▶ REQUIREMENT
Up to and including the line that contains "import Sketcher", write out each line of the material from its first line, exactly.

=-=-=

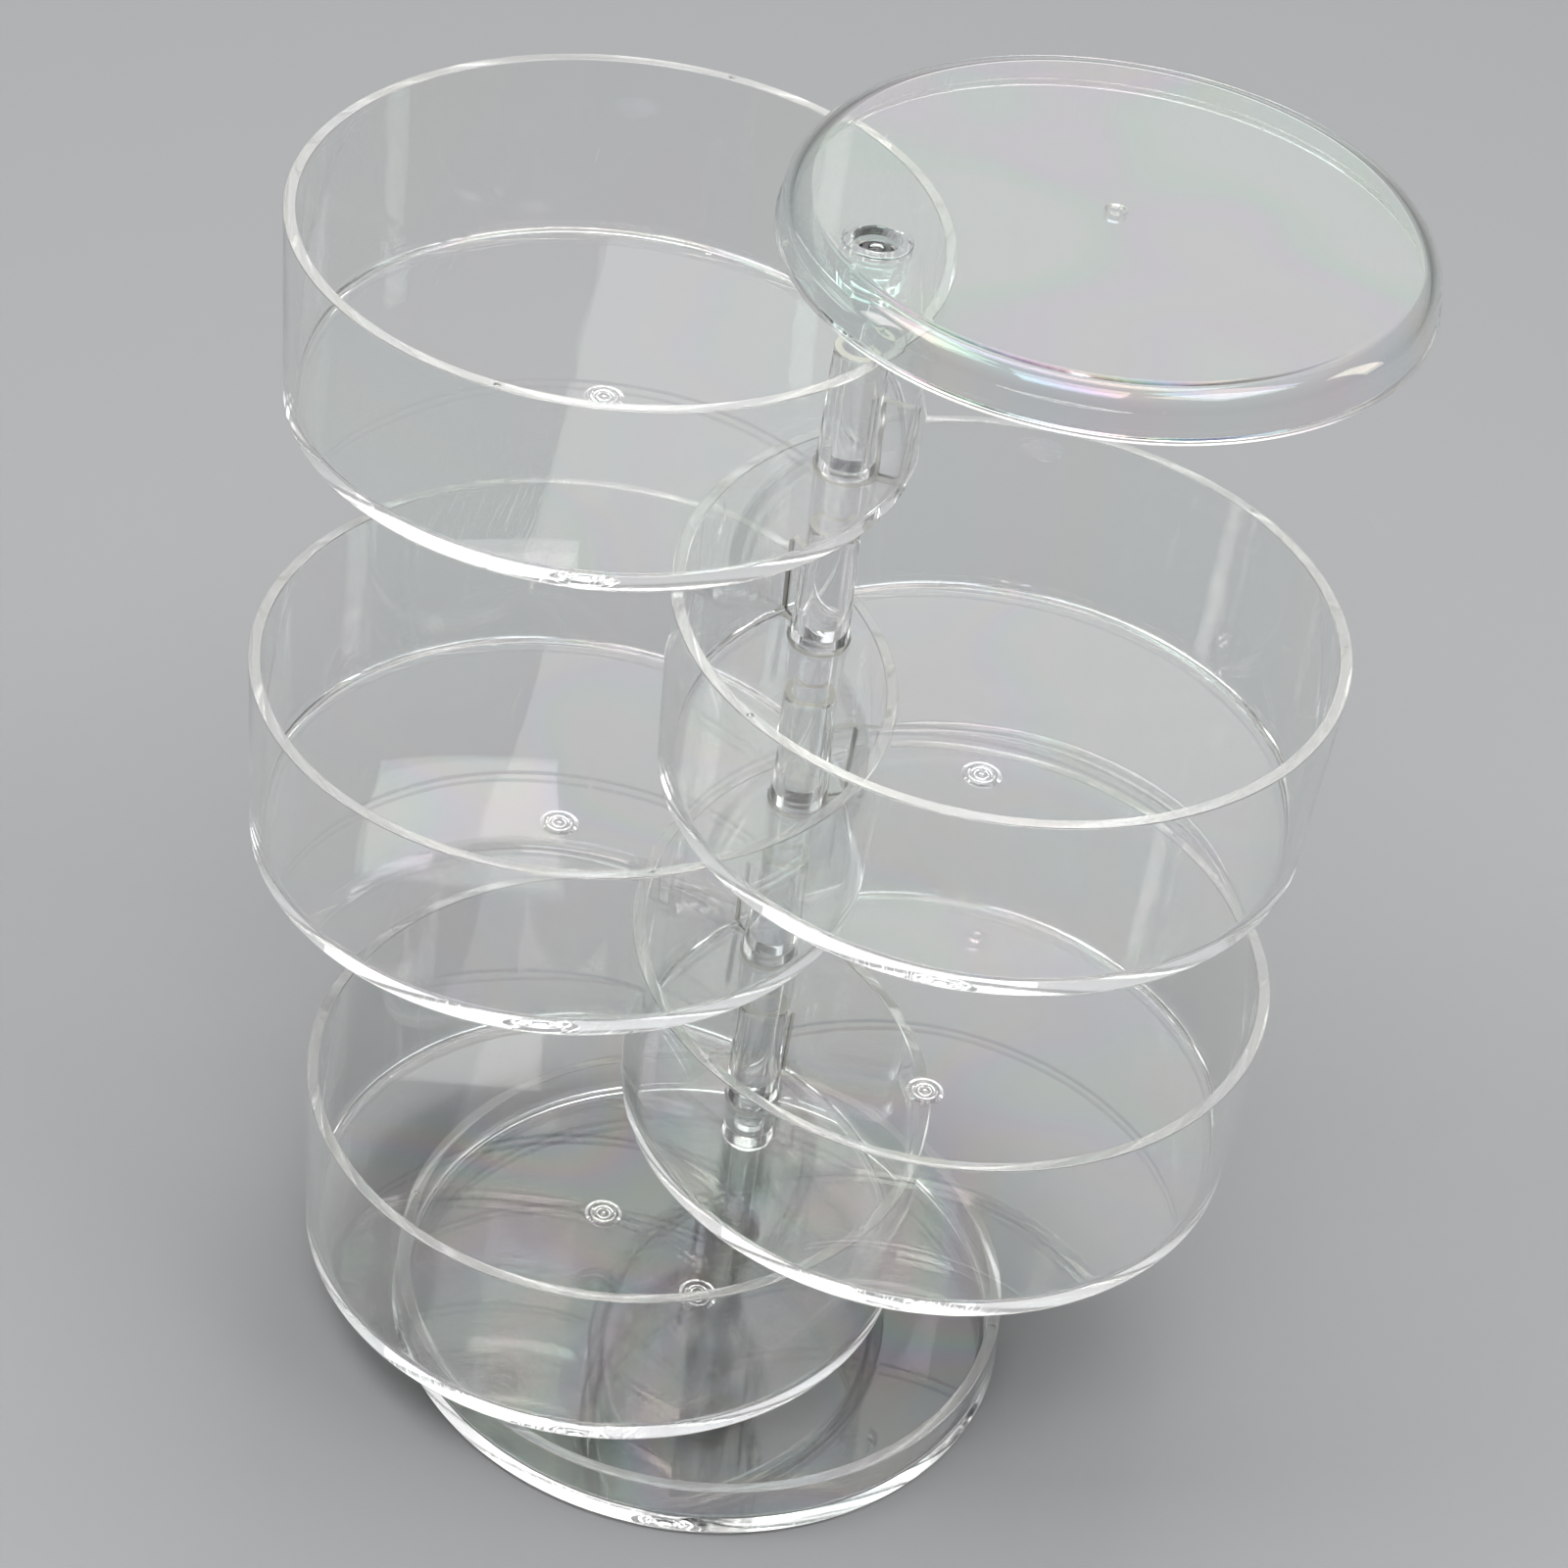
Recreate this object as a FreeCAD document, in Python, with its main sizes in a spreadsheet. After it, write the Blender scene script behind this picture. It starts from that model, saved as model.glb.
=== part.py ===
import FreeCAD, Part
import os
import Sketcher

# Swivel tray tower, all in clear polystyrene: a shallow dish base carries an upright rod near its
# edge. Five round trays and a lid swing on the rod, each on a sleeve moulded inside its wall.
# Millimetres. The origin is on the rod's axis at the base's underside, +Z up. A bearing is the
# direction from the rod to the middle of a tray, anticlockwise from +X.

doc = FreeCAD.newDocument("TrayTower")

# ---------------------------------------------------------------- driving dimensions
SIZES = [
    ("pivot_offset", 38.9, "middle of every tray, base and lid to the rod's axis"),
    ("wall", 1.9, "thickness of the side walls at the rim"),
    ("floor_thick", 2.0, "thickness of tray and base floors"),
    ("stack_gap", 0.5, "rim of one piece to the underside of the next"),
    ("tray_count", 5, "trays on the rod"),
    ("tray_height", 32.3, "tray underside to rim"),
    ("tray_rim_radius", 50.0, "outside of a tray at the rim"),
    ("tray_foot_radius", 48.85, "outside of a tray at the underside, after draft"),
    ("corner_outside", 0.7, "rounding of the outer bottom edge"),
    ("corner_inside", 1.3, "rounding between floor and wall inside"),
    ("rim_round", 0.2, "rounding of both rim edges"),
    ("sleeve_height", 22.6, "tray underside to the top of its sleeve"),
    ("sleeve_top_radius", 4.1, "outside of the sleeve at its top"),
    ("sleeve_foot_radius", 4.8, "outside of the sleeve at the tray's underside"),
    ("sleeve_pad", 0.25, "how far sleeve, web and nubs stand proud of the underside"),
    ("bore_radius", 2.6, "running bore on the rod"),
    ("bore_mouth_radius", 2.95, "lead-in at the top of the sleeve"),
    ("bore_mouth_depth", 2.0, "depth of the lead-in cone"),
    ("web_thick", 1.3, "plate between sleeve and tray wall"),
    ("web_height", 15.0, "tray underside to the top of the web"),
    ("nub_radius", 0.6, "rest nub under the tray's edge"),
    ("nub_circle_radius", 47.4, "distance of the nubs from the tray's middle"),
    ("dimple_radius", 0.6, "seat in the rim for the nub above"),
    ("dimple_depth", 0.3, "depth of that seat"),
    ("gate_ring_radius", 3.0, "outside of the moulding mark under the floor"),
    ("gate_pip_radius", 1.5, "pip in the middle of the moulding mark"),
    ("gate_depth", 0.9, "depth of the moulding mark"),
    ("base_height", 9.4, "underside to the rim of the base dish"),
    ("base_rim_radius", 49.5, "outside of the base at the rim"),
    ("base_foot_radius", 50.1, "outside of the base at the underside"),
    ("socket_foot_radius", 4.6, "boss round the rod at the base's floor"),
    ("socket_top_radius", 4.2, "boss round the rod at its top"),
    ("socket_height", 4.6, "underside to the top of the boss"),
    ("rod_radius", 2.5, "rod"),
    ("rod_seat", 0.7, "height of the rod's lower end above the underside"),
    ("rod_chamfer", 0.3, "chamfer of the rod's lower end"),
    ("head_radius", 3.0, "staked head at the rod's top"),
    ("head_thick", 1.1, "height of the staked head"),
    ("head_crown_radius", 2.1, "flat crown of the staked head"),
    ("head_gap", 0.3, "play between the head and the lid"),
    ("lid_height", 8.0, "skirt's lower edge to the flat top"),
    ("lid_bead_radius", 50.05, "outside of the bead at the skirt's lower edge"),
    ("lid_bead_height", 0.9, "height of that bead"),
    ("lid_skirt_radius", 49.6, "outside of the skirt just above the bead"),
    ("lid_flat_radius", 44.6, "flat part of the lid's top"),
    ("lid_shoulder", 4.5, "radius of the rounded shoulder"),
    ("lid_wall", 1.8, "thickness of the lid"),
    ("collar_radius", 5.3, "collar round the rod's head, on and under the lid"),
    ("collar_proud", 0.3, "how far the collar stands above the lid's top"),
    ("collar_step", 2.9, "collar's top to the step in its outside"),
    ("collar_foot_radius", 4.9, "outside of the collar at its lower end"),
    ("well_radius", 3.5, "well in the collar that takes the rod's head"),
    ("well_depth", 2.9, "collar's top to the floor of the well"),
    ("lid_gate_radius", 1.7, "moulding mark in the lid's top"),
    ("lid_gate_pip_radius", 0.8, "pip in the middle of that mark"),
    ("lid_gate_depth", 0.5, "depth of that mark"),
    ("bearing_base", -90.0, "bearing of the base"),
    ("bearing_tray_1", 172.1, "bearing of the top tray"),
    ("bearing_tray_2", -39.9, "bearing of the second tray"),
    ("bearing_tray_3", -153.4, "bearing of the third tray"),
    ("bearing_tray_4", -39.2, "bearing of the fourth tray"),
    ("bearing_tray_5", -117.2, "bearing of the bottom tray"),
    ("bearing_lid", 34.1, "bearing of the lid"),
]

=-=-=

▶ IN RESPONSE
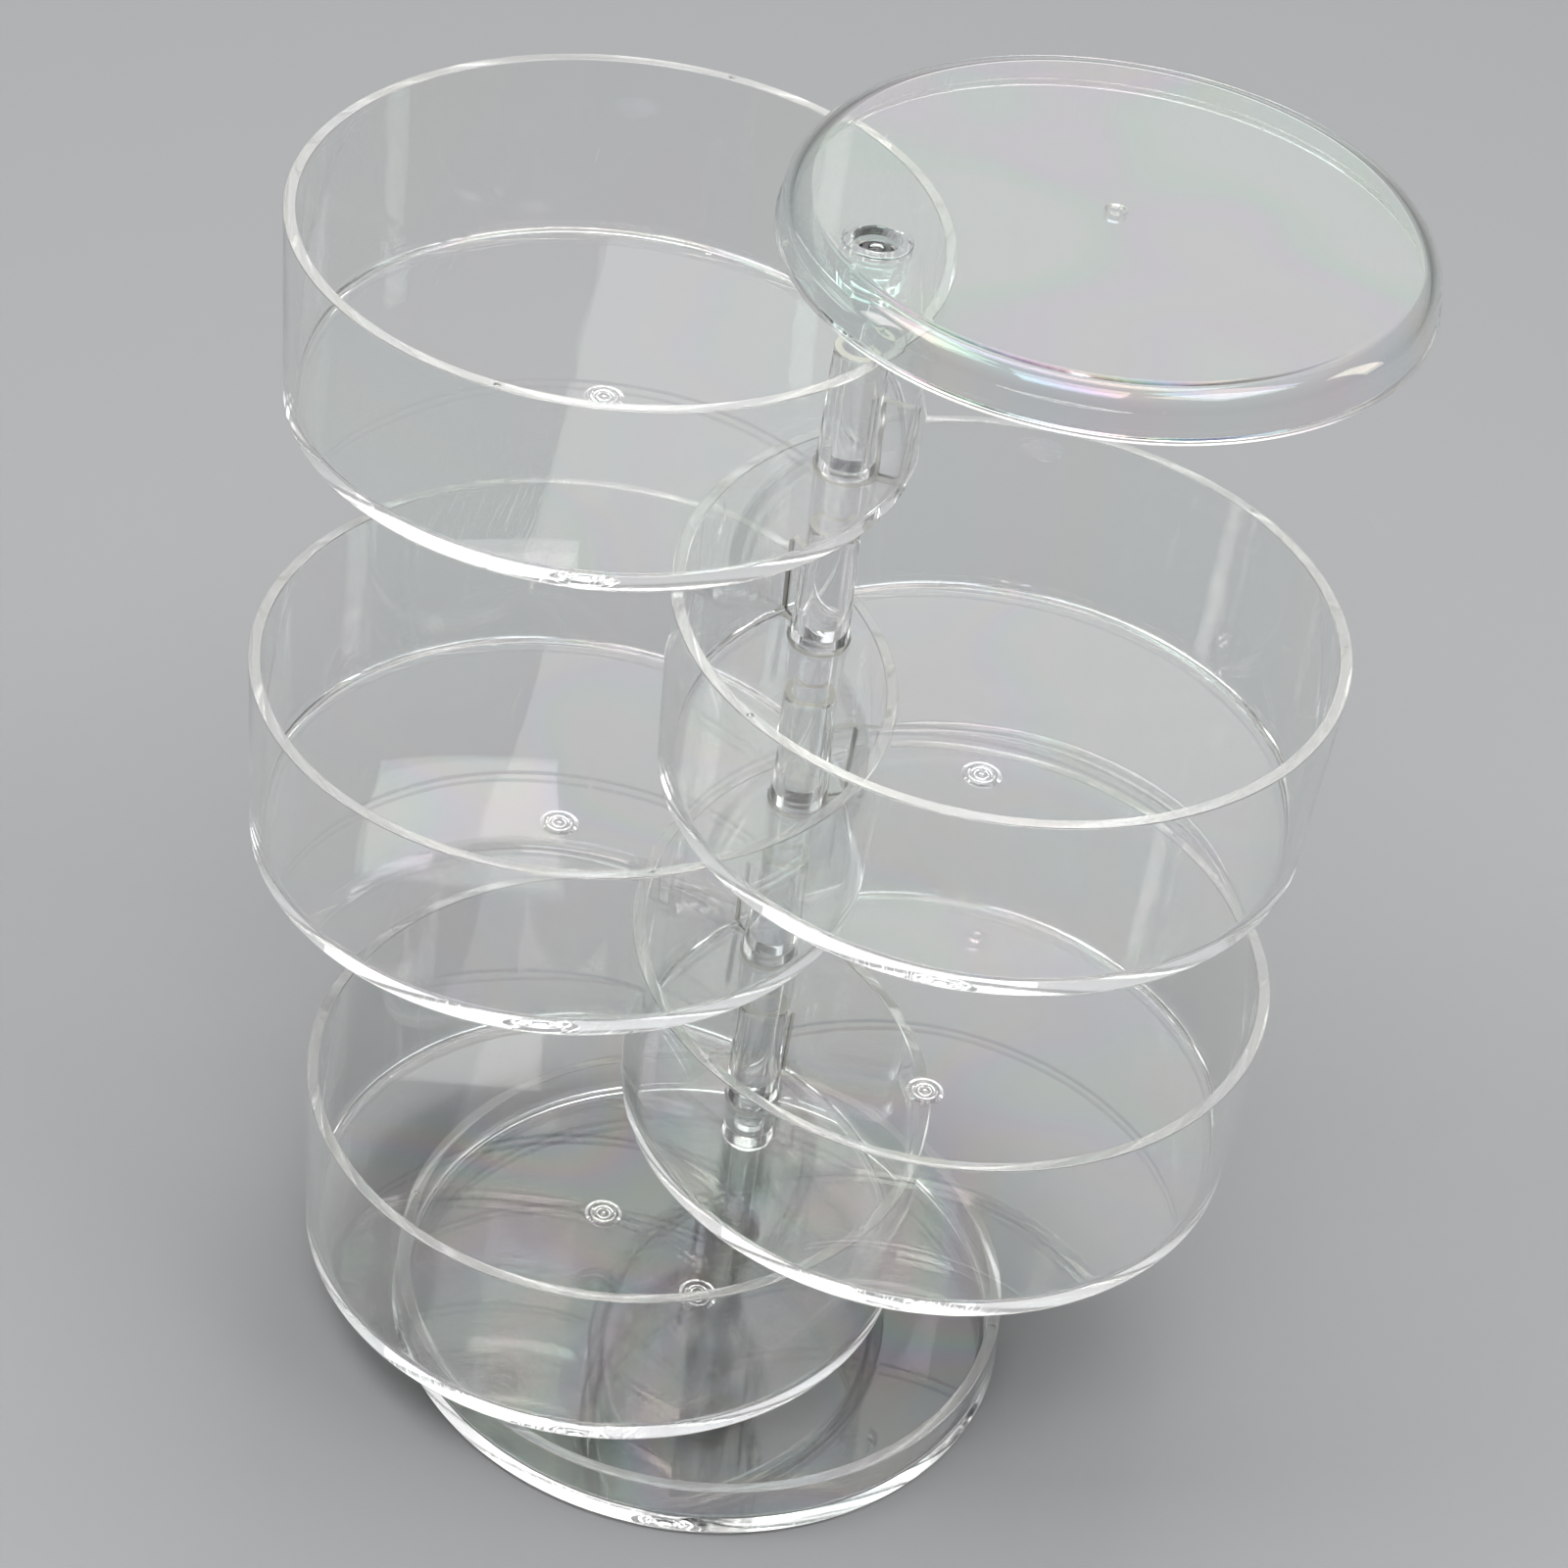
Recreate this object as a FreeCAD document, in Python, with its main sizes in a spreadsheet. After it, write the Blender scene script behind this picture. It starts from that model, saved as model.glb.
=== part.py ===
import FreeCAD, Part
import os
import Sketcher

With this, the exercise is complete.